Isko contends that the judge erred in reversing the burden of proof. Although we agree, we find this constitutes harmless error as well. The judge stated unequivocally that she would have decided the case in Jados' favor even if she had not placed the burden of proof on Isko. More importantly, there is substantial, credible evidence supporting the judge's finding that Isko had made an unconditional, irrevocable inter-vivos gift of the contingent survivor annuity.
Isko's final contention concerns the award of counsel fees. He argues that a fee award was improper because this was not a "family-type" action. Alternatively, he contends that the judge erred in awarding counsel fees for the federal district court proceeding, and for the prior appeal.
A court may not award counsel fees against a party in litigation with certain exceptions.

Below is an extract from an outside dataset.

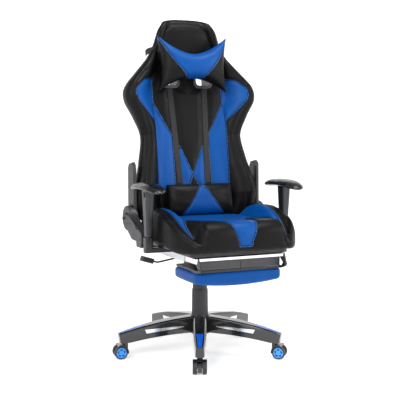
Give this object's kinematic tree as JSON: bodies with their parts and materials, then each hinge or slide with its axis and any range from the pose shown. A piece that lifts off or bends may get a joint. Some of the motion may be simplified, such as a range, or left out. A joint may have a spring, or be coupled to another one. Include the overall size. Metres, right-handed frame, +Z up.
{
  "type": "gaming chair",
  "caption": "Bucket-style gaming chair on a five-star caster base, with gas lift, tilt, reclining winged back, neck and lumbar cushions, adjustable arms and a pull-out footrest.",
  "frame": {"origin": "On the floor, on the axis of the gas lift", "axes": "+Z up, the sitter faces -Y, +X is the sitter's left"},
  "size_m": [0.6613, 0.7314, 1.2965],
  "materials": {
    "base_star": "glossy black glass-filled nylon",
    "leg_inlays": "glossy blue plastic",
    "leg_trim_strips": "bright silver",
    "caster_stems": "zinc plated",
    "lift_stand_tube": "black powder coat",
    "lift_cover_lower": "fine matt",
    "lift_cover_middle": "fine matt",
    "lift_cover_upper": "fine matt",
    "lift_piston_rod": "ground and chromed",
    "lift_pressure_tube": "bright",
    "tilt_housing": "black powder coat",
    "lift_release_button": "turned",
    "height_lever": "steel rod and a black plastic paddle",
    "tension_knob": "ribbed, fine matt",
    "tilt_top_plate": "black powder coat",
    "tilt_pivot_pin": "zinc plated",
    "seat_frame": "black powder coat",
    "seat_bolts": "black zinc",
    "seat_cushion": "black and blue coated fabric over foam",
    "seat_bolsters": "black and blue coated fabric over foam",
    "footrest_guides": "silver",
    "recliner_seat_plates": "black powder coat",
    "recliner_seat_covers": "grained, dark grey",
    "arm_bracket_left": "satin black powder coat",
    "arm_bracket_right": "satin black powder coat",
    "back_frame": "black powder coat",
    "back_cushion": "black and blue coated fabric over foam",
    "back_wings": "black and blue coated fabric over foam",
    "strap_hole_bezels": "dark grey, satin",
    "recliner_back_plates": "black powder coat",
    "recliner_back_covers": "grained, dark grey",
    "headrest_pillow": "black and blue coated fabric over foam",
    "lumbar_cushion": "black and blue coated fabric over foam",
    "back_straps": "black webbing and elastic",
    "recline_lever": "fine matt",
    "arm_sleeve_left": "satin black plastic",
    "arm_sleeve_right": "satin black plastic",
    "arm_pad_left": "glossy skinned foam",
    "arm_pad_right": "glossy skinned foam",
    "arm_button_left": "fine matt",
    "arm_button_right": "fine matt",
    "footrest_rails": "bright",
    "footrest_tray": "dark grey",
    "footrest_board": "black",
    "footrest_pad": "blue coated fabric over foam",
    "caster_1_housing": "glossy black nylon",
    "caster_1_wheels": "black polyurethane tread",
    "caster_1_hub_caps": "glossy bright blue",
    "caster_2_housing": "glossy black nylon",
    "caster_2_wheels": "black polyurethane tread",
    "caster_2_hub_caps": "glossy bright blue",
    "caster_3_housing": "glossy black nylon",
    "caster_3_wheels": "black polyurethane tread",
    "caster_3_hub_caps": "glossy bright blue",
    "caster_4_housing": "glossy black nylon",
    "caster_4_wheels": "black polyurethane tread",
    "caster_4_hub_caps": "glossy bright blue",
    "caster_5_housing": "glossy black nylon",
    "caster_5_wheels": "black polyurethane tread",
    "caster_5_hub_caps": "glossy bright blue"
  },
  "bodies": {
    "base": {"base_star": "base_star", "leg_inlays": "leg_inlays", "leg_trim_strips": "leg_trim_strips", "caster_stems": "caster_stems", "lift_stand_tube": "lift_stand_tube", "lift_cover_lower": "lift_cover_lower"},
    "cover_middle": {"lift_cover_middle": "lift_cover_middle"},
    "lift_rod": {"lift_piston_rod": "lift_piston_rod"},
    "column": {"lift_pressure_tube": "lift_pressure_tube", "lift_cover_upper": "lift_cover_upper", "tilt_housing": "tilt_housing"},
    "release_button": {"lift_release_button": "lift_release_button"},
    "lever": {"height_lever": "height_lever"},
    "knob": {"tension_knob": "tension_knob"},
    "seat": {"tilt_top_plate": "tilt_top_plate", "tilt_pivot_pin": "tilt_pivot_pin", "seat_frame": "seat_frame", "seat_bolts": "seat_bolts", "seat_cushion": "seat_cushion", "seat_bolsters": "seat_bolsters", "footrest_guides": "footrest_guides", "recliner_seat_plates": "recliner_seat_plates", "recliner_seat_covers": "recliner_seat_covers", "arm_bracket_left": "arm_bracket_left", "arm_bracket_right": "arm_bracket_right"},
    "back": {"back_frame": "back_frame", "back_cushion": "back_cushion", "back_wings": "back_wings", "strap_hole_bezels": "strap_hole_bezels", "recliner_back_plates": "recliner_back_plates", "recliner_back_covers": "recliner_back_covers", "headrest_pillow": "headrest_pillow", "lumbar_cushion": "lumbar_cushion", "back_straps": "back_straps"},
    "recline_lever": {"recline_lever": "recline_lever"},
    "arm_left": {"arm_sleeve_left": "arm_sleeve_left", "arm_pad_left": "arm_pad_left"},
    "arm_right": {"arm_sleeve_right": "arm_sleeve_right", "arm_pad_right": "arm_pad_right"},
    "arm_button_left": {"arm_button_left": "arm_button_left"},
    "arm_button_right": {"arm_button_right": "arm_button_right"},
    "footrest_slide": {"footrest_rails": "footrest_rails", "footrest_tray": "footrest_tray"},
    "footrest": {"footrest_board": "footrest_board", "footrest_pad": "footrest_pad"},
    "caster_1": {"caster_1_housing": "caster_1_housing"},
    "caster_1_wheelset": {"caster_1_wheels": "caster_1_wheels", "caster_1_hub_caps": "caster_1_hub_caps"},
    "caster_2": {"caster_2_housing": "caster_2_housing"},
    "caster_2_wheelset": {"caster_2_wheels": "caster_2_wheels", "caster_2_hub_caps": "caster_2_hub_caps"},
    "caster_3": {"caster_3_housing": "caster_3_housing"},
    "caster_3_wheelset": {"caster_3_wheels": "caster_3_wheels", "caster_3_hub_caps": "caster_3_hub_caps"},
    "caster_4": {"caster_4_housing": "caster_4_housing"},
    "caster_4_wheelset": {"caster_4_wheels": "caster_4_wheels", "caster_4_hub_caps": "caster_4_hub_caps"},
    "caster_5": {"caster_5_housing": "caster_5_housing"},
    "caster_5_wheelset": {"caster_5_wheels": "caster_5_wheels", "caster_5_hub_caps": "caster_5_hub_caps"}
  },
  "joints": [
    {"name": "seat_swivel", "type": "hinge", "parent": "base", "child": "lift_rod", "pos_m": [0, 0, 0.062], "axis": [0, 0, 1], "continuous": true},
    {"name": "seat_height", "type": "slide", "parent": "lift_rod", "child": "column", "axis": [0, 0, 1], "range_m": [-0.08, 0]},
    {"name": "cover_middle_slide", "type": "slide", "parent": "base", "child": "cover_middle", "axis": [0, 0, 1], "range_m": [-0.04, 0]},
    {"name": "lever_lift", "type": "hinge", "parent": "column", "child": "lever", "pos_m": [-0.036, 0, 0.38475], "axis": [0, 1, 0], "range_deg": [0, 5], "stiffness_Nm_per_rad": 4, "springref_deg": -17.19},
    {"name": "button_press", "type": "slide", "parent": "column", "child": "release_button", "axis": [0, 0, -1], "range_m": [0, 0.0034], "stiffness_N_per_m": 300},
    {"name": "knob_turn", "type": "hinge", "parent": "column", "child": "knob", "pos_m": [0, -0.082, 0.32], "axis": [0, 0, 1], "continuous": true},
    {"name": "seat_tilt", "type": "hinge", "parent": "column", "child": "seat", "pos_m": [0, -0.066, 0.38], "axis": [-1, 0, 0], "range_deg": [0, 12]},
    {"name": "back_recline", "type": "hinge", "parent": "seat", "child": "back", "pos_m": [0, 0.042, 0.532], "axis": [-1, 0, 0], "range_deg": [0, 60]},
    {"name": "recline_lever_pull", "type": "hinge", "parent": "seat", "child": "recline_lever", "pos_m": [-0.2855, 0.042, 0.532], "axis": [-1, 0, 0], "range_deg": [0, 22], "stiffness_Nm_per_rad": 1.2, "springref_deg": -17.19},
    {"name": "arm_height_left", "type": "slide", "parent": "seat", "child": "arm_left", "axis": [0, 0, 1], "range_m": [0, 0.06]},
    {"name": "arm_height_right", "type": "slide", "parent": "seat", "child": "arm_right", "axis": [0, 0, 1], "range_m": [0, 0.06]},
    {"name": "arm_button_left_press", "type": "slide", "parent": "arm_left", "child": "arm_button_left", "axis": [-1, 0, 0], "range_m": [0, 0.0025], "stiffness_N_per_m": 400},
    {"name": "arm_button_right_press", "type": "slide", "parent": "arm_right", "child": "arm_button_right", "axis": [1, 0, 0], "range_m": [0, 0.0025], "stiffness_N_per_m": 400},
    {"name": "footrest_extend", "type": "slide", "parent": "seat", "child": "footrest_slide", "axis": [0, -1, 0], "range_m": [0, 0.2]},
    {"name": "footrest_flip", "type": "hinge", "parent": "footrest_slide", "child": "footrest", "pos_m": [0, -0.366, 0.386], "axis": [1, 0, 0], "range_deg": [-180, 0]},
    {"name": "caster_1_swivel", "type": "hinge", "parent": "base", "child": "caster_1", "pos_m": [-0.12536, -0.27255, 0.06], "axis": [0, 0, 1], "continuous": true},
    {"name": "caster_1_roll", "type": "hinge", "parent": "caster_1", "child": "caster_1_wheelset", "pos_m": [-0.13288, -0.28891, 0.025], "axis": [0.9085, -0.4179, 0], "continuous": true},
    {"name": "caster_2_swivel", "type": "hinge", "parent": "base", "child": "caster_2", "pos_m": [0.22047, -0.20345, 0.06], "axis": [0, 0, 1], "continuous": true},
    {"name": "caster_2_roll", "type": "hinge", "parent": "caster_2", "child": "caster_2_wheelset", "pos_m": [0.2337, -0.21566, 0.025], "axis": [0.6782, 0.7349, 0], "continuous": true},
    {"name": "caster_3_swivel", "type": "hinge", "parent": "base", "child": "caster_3", "pos_m": [0.26162, 0.14682, 0.06], "axis": [0, 0, 1], "continuous": true},
    {"name": "caster_3_roll", "type": "hinge", "parent": "caster_3", "child": "caster_3_wheelset", "pos_m": [0.27732, 0.15562, 0.025], "axis": [-0.4894, 0.8721, 0], "continuous": true},
    {"name": "caster_4_swivel", "type": "hinge", "parent": "base", "child": "caster_4", "pos_m": [-0.05878, 0.29418, 0.06], "axis": [0, 0, 1], "continuous": true},
    {"name": "caster_4_roll", "type": "hinge", "parent": "caster_4", "child": "caster_4_wheelset", "pos_m": [-0.06231, 0.31183, 0.025], "axis": [-0.9806, -0.1959, 0], "continuous": true},
    {"name": "caster_5_swivel", "type": "hinge", "parent": "base", "child": "caster_5", "pos_m": [-0.29795, 0.035, 0.06], "axis": [0, 0, 1], "continuous": true},
    {"name": "caster_5_roll", "type": "hinge", "parent": "caster_5", "child": "caster_5_wheelset", "pos_m": [-0.31583, 0.0371, 0.025], "axis": [-0.1167, -0.9932, 0], "continuous": true}
  ],
  "couplings": [
    {"joint": "cover_middle_slide", "follows": "seat_height", "ratio": 0.5},
    {"joint": "button_press", "follows": "lever_lift", "m_per_rad": 0.038}
  ]
}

R. 4:42-9(a) One of those exceptions is if the matter is a "family action," and if so, the court can award counsel fees pursuant to Rule 5:3-5(c). R. 4:42-9(a)(1). The court, in its discretion, may make an allowance for counsel fees to a "successful party" on a claim for "divorce, nullity, support, alimony, custody, parenting time, equitable distribution, separate maintenance, enforcement of inter-spousal agreements relating to family type matters and claims relating to family type matters in actions between unmarried persons." R. 5:3-5(c)
We agree for the reasons expressed by the trial judge that this was a family-type action, and an award of counsel fees to Jados was appropriate under Rule 5:3-5(c). We find it noteworthy that in his appellate brief, in arguing the applicability of res judicata and the entire controversy doctrine to Jados' current gift claim, Isko states that this "claim clearly arises out of her former marriage to [him;]" that she should have litigated that claim in the divorce action; and that the gift claim is "undeniably a related subset of her [p]roperty [g]ift [c]laims" in the divorce action.

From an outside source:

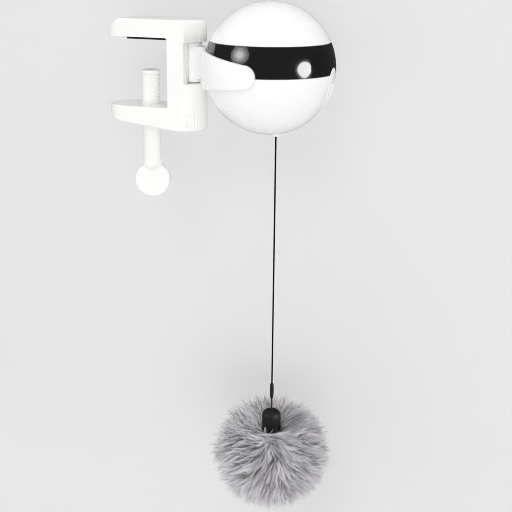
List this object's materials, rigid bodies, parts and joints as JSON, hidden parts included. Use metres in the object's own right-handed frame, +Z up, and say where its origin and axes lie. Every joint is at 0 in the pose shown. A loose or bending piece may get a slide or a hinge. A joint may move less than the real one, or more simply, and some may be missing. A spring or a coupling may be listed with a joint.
{
  "type": "electric cat ball",
  "caption": "Clamp-on electric cat ball: a table clamp and swivelling cradle hold a battery ball whose motor winds a line to raise and lower a fur lure.",
  "frame": {"origin": "centre of the upper jaw pad's lower face, which rests on the table top", "axes": "+Z up, +X from the jaws' mouth towards the ball, the lure hangs towards -Z"},
  "size_m": [0.1535, 0.089, 0.343],
  "materials": {
    "white_gloss": "smooth gloss moulding",
    "white_satin": "fine satin moulding",
    "black_gloss": "polished black",
    "black_rubber": "matt rubber",
    "grey_plastic": "plain inner moulding",
    "white_acetal": "plain white gear plastic",
    "steel": "bright steel",
    "motor_steel": "drawn steel can",
    "brass": "turned brass",
    "board_green": "board lacquer",
    "chip_black": "moulded resin",
    "cell_wrap": "plain printed sleeve",
    "line_black": "braided line",
    "loop_wire": "thin twisted wire",
    "cap_black": "satin black",
    "fur_grey": "long soft pile",
    "wire_jacket": "soft wire insulation"
  },
  "bodies": {
    "clamp": {"clamp_frame": "white_satin", "jaw_pad": "black_rubber", "pivot_foot": "white_satin", "pivot_pin": "steel", "pivot_washers": "grey_plastic"},
    "screw_tip": {"screw_tip_disc": "white_satin"},
    "screw": {"clamp_screw": "white_satin"},
    "cradle": {"cradle": "white_gloss"},
    "dome": {"top_dome": "white_gloss"},
    "button": {"power_button": "white_gloss", "switch_plunger": "white_acetal"},
    "drum": {"line_drum": "white_acetal", "drum_gear": "white_acetal", "line_winding": "line_black"},
    "idler": {"idler_gear": "white_acetal"},
    "rotor": {"motor_shaft": "steel", "motor_pinion": "brass"},
    "line": {"pull_line": "line_black"},
    "lure": {"line_sleeve": "line_black", "lure_loop": "loop_wire", "lure_cap": "cap_black", "lure_core": "black_rubber", "fur_ball": "fur_grey"},
    "ball": {"lower_shell": "white_gloss", "band_ring": "black_gloss", "line_guide": "white_gloss", "push_switch": "chip_black", "switch_board": "board_green", "switch_board_screws": "steel", "chassis": "grey_plastic", "drive_plate": "grey_plastic", "drum_axle": "steel", "idler_axle": "steel", "drive_screws": "steel", "motor_screws": "steel", "motor": "motor_steel", "chassis_screws": "steel", "main_board": "board_green", "main_board_screws": "steel", "control_chip": "chip_black", "battery_tray": "grey_plastic", "tray_screws": "steel", "battery_cell_1": "cell_wrap", "battery_cell_2": "cell_wrap", "battery_cell_3": "cell_wrap", "contact_springs": "steel", "contact_plates": "steel", "inner_line": "line_black", "motor_wires": "wire_jacket", "battery_wires": "wire_jacket", "switch_wire": "wire_jacket"}
  },
  "joints": [
    {"name": "tip_travel", "type": "slide", "parent": "clamp", "child": "screw_tip", "axis": [0, 0, 1], "range_m": [-0.025, 0.018]},
    {"name": "screw_turn", "type": "hinge", "parent": "screw_tip", "child": "screw", "pos_m": [-0.0025, 0, -0.0938], "axis": [0, 0, 1], "range_deg": [-4500, 3240]},
    {"name": "cradle_swivel", "type": "hinge", "parent": "clamp", "child": "cradle", "pos_m": [0.0285, 0, -0.0155], "axis": [0, 0, 1], "range_deg": [-30, 30]},
    {"name": "ball_turn", "type": "hinge", "parent": "cradle", "child": "ball", "pos_m": [0.0805, 0, -0.0155], "axis": [0, 0, 1], "continuous": true},
    {"name": "dome_twist", "type": "hinge", "parent": "ball", "child": "dome", "pos_m": [0.0805, 0, -0.0155], "axis": [0, 0, 1], "range_deg": [0, 30]},
    {"name": "button_press", "type": "slide", "parent": "ball", "child": "button", "axis": [0, 0, 1], "range_m": [0, 0.0012], "stiffness_N_per_m": 900, "springref_m": -0.0004},
    {"name": "string_swing", "type": "hinge", "parent": "ball", "child": "line", "pos_m": [0.0865, -0.004, -0.05697], "axis": [0, 1, 0], "range_deg": [-20, 20]},
    {"name": "lure_lift", "type": "slide", "parent": "line", "child": "lure", "axis": [0, 0, 1], "range_m": [0, 0.16], "deforming": ["pull_line"]},
    {"name": "drum_turn", "type": "hinge", "parent": "ball", "child": "drum", "pos_m": [0.07795, 0, -0.0365], "axis": [0, 1, 0], "range_deg": [-1080, 0]},
    {"name": "idler_turn", "type": "hinge", "parent": "ball", "child": "idler", "pos_m": [0.09094, 0, -0.029], "axis": [0, 1, 0], "range_deg": [0, 4320]},
    {"name": "motor_turn", "type": "hinge", "parent": "ball", "child": "rotor", "pos_m": [0.07795, 0, -0.0215], "axis": [0, 1, 0], "range_deg": [-17280, 0]}
  ],
  "couplings": [
    {"joint": "screw_turn", "follows": "tip_travel", "rad_per_m": 3141.6},
    {"joint": "drum_turn", "follows": "lure_lift", "rad_per_m": -116.96},
    {"joint": "idler_turn", "follows": "lure_lift", "rad_per_m": 467.84},
    {"joint": "motor_turn", "follows": "lure_lift", "rad_per_m": -1871.3}
  ]
}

However, we agree that it was error to award counsel fees for the federal district court proceeding. Only the federal district court can award counsel fees in a proceeding before it, and an application must be made within thirty days after the entry of judgment or order. Fed. R. Civ. P. 55(d)(2)(a) and L. Civ. R. 54.2(a). Also, Jados concedes that there was no basis under the Federal Court Rules for such a fee to be awarded, and Isko prevailed on the removal issue, thus making it inequitable to compel him to pay Jados' counsel fees for that proceeding.
It was also error to award counsel fees for the prior appeal. Ordinarily, "[e]xcept for the limited authority granted to the trial court to determine appellate fees on remand, the trial court and the appellate court must each determine the fee allowance for its own proceedings." Pressler, Current N.J. Court Rules, comment 2 on R. 2:11-4 (2010) (citing Tahan v. Duquette, 259 N.J. Super. 328, 335-36 (App. Div. 1992)). "[D]isposition of a motion or on an order or remand for further trial proceedings, where the award of counsel fees abides the event, the appellate court may refer the issue of attorney's fees for appellate services to the trial court for disposition."
R. 2:11-4. No such referral occurred here. However, we discern no reason why Jados cannot now move before this court for an award of counsel fees for the prior appeal, as a determination that this was a "family-type" action had not been made until after the remand.
Although the judge deducted $15,000 from the counsel fees Jados requested, we are unable to discern from the record what part of that deduction, if any, the judge applied to the federal litigation and the prior appeal, or whether some additional amount should be deducted. Accordingly, we remand for a recalculation of the counsel fee award.
Affirmed in part, reversed in part, and remanded for further proceedings consistent with this opinion. We do not retain jurisdiction.